━━ Supplied information
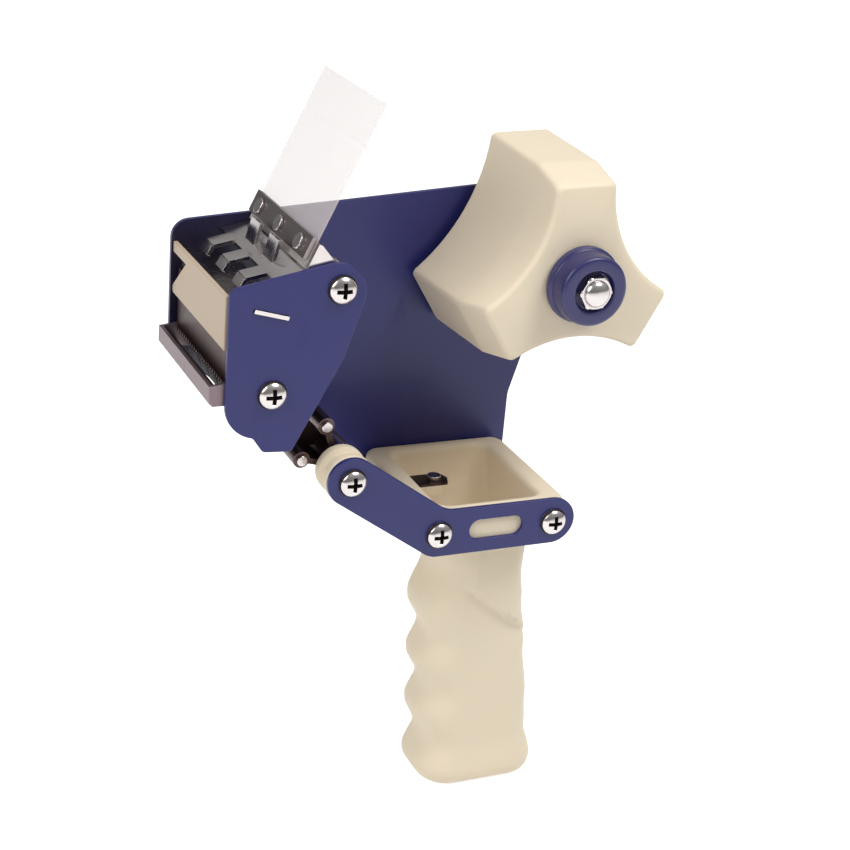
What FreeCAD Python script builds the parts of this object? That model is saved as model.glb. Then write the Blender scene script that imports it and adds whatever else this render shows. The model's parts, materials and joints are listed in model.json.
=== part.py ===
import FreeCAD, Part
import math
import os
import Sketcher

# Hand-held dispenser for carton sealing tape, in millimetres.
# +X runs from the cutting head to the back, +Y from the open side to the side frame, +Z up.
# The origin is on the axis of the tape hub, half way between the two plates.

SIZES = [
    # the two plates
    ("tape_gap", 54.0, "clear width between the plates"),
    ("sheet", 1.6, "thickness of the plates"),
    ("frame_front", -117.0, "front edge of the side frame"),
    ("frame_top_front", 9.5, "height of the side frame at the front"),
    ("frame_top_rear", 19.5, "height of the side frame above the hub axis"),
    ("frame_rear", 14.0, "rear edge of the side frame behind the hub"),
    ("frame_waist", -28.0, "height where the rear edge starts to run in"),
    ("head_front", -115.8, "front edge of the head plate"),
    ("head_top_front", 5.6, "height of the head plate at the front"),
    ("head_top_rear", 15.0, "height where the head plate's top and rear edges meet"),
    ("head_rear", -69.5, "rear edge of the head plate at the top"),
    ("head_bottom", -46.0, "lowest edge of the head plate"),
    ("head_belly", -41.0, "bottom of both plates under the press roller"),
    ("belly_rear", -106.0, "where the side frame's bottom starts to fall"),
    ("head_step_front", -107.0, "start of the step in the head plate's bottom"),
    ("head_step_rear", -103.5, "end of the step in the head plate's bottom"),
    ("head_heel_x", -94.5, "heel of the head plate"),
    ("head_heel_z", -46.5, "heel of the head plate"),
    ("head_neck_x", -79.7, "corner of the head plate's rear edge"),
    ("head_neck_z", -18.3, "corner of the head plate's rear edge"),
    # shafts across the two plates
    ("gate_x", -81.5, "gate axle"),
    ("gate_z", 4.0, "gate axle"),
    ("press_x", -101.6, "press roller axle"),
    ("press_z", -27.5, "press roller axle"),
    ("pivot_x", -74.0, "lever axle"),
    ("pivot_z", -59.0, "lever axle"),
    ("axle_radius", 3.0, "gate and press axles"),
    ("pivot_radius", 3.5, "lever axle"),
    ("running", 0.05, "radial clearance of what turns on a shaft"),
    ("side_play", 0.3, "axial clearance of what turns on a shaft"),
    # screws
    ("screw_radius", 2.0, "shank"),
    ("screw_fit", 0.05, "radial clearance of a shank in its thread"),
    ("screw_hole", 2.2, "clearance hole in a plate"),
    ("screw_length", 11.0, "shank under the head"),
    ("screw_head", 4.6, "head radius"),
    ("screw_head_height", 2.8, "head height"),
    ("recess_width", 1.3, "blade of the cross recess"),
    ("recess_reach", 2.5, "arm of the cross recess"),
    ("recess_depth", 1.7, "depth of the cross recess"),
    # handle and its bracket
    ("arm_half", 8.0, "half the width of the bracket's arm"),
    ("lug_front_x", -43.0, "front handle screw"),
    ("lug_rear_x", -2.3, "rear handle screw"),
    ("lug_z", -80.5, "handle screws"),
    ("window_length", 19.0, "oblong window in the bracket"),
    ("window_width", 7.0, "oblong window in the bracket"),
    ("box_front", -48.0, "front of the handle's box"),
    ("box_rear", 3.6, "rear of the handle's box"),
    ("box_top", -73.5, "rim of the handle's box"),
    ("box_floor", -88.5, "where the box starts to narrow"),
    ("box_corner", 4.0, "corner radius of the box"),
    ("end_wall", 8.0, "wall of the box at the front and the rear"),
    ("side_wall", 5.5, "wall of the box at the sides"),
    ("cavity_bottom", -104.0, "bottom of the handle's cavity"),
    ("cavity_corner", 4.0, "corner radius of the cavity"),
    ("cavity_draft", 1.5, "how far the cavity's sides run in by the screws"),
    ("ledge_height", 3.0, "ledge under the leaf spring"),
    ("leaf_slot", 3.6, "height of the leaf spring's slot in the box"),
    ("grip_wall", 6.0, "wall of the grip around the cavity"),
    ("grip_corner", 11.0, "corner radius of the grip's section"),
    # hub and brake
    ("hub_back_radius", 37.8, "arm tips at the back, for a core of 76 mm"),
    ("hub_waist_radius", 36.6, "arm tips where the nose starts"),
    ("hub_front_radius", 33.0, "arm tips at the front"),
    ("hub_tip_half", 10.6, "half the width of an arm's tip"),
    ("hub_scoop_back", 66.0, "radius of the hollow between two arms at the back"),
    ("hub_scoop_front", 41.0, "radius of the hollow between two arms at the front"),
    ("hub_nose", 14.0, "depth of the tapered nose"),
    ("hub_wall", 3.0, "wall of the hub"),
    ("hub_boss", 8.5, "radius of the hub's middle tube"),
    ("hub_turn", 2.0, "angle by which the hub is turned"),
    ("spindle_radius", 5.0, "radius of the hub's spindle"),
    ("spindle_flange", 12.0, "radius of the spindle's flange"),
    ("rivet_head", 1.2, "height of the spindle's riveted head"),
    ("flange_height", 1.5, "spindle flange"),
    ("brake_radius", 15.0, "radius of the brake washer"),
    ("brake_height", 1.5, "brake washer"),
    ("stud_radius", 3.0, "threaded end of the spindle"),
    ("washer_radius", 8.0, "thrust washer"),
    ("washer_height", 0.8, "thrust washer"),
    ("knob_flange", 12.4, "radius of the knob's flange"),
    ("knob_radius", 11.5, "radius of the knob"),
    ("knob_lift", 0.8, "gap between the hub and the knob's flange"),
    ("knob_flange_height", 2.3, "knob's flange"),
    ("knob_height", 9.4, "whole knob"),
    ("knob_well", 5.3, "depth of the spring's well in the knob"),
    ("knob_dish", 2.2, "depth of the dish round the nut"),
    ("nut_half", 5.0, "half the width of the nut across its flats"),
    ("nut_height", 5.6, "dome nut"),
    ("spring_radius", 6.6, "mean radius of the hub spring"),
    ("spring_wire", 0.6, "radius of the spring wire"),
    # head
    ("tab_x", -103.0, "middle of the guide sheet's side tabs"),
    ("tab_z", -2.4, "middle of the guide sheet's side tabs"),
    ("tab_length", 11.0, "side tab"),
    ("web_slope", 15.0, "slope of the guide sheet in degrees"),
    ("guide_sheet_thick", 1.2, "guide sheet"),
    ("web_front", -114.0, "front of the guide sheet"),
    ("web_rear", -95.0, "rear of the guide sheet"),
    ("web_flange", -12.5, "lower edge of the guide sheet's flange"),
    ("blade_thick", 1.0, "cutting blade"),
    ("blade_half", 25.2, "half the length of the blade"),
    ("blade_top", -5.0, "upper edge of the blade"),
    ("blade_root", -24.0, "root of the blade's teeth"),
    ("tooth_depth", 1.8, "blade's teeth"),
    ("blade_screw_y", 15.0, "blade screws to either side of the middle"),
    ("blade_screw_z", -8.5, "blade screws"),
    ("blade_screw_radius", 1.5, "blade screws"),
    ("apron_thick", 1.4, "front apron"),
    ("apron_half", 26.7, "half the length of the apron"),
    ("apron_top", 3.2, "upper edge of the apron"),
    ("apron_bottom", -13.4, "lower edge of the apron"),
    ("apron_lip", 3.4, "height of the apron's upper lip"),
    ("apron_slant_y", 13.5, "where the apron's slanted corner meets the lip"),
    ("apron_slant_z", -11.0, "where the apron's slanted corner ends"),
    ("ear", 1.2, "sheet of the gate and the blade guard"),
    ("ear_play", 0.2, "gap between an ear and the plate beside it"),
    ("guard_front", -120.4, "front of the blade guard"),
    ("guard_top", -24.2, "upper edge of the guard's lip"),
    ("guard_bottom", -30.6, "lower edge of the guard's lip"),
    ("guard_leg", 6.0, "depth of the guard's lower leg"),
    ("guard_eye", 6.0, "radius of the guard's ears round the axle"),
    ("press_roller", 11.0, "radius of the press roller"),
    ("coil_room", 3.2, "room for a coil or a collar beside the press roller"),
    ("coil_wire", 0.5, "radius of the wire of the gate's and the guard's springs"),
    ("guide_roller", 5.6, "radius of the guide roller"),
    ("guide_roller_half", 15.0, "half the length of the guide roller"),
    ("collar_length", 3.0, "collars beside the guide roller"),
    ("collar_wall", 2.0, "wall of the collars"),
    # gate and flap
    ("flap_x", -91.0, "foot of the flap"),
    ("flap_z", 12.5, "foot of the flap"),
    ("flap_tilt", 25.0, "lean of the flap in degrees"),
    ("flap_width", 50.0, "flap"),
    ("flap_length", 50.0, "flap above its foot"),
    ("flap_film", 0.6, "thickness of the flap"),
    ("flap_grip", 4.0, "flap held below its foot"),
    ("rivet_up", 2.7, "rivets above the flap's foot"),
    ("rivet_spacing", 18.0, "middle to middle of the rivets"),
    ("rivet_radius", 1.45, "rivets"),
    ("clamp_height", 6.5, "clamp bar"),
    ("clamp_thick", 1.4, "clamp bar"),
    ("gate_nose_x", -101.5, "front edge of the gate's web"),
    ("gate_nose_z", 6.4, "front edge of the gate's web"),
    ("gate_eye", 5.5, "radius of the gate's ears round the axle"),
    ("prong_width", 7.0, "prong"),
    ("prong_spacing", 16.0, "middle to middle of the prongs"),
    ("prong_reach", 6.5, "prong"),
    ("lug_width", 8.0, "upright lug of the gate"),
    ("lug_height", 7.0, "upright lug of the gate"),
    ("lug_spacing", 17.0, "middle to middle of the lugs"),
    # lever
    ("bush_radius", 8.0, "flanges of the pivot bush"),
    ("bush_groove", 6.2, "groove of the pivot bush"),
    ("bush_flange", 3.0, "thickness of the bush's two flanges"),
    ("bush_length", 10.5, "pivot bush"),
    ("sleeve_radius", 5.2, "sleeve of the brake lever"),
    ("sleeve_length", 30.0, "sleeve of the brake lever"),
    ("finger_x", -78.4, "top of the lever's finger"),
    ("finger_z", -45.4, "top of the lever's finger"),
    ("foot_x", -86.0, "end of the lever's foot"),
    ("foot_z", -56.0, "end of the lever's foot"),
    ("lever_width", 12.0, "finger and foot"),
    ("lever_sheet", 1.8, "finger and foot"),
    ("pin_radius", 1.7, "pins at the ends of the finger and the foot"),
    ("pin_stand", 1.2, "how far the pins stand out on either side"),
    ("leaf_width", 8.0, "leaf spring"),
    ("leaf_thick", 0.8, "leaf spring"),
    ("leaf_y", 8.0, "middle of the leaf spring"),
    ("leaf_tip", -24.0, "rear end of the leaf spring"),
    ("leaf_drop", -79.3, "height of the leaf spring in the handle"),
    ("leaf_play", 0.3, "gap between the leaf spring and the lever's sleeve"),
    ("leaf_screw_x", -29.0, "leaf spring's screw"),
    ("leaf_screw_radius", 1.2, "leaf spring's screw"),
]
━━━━
• [Given task]: Quote the listing above from its first line to the line with "# The origin", inclusive, and add nothing.

• [Solution]:
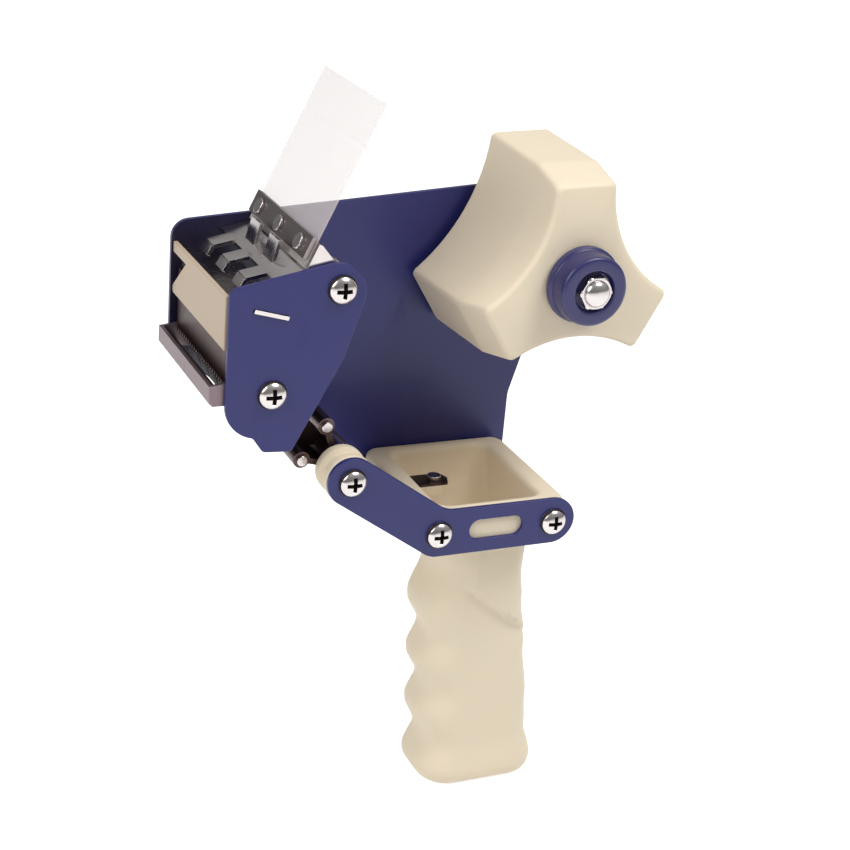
What FreeCAD Python script builds the parts of this object? That model is saved as model.glb. Then write the Blender scene script that imports it and adds whatever else this render shows. The model's parts, materials and joints are listed in model.json.
=== part.py ===
import FreeCAD, Part
import math
import os
import Sketcher

# Hand-held dispenser for carton sealing tape, in millimetres.
# +X runs from the cutting head to the back, +Y from the open side to the side frame, +Z up.
# The origin is on the axis of the tape hub, half way between the two plates.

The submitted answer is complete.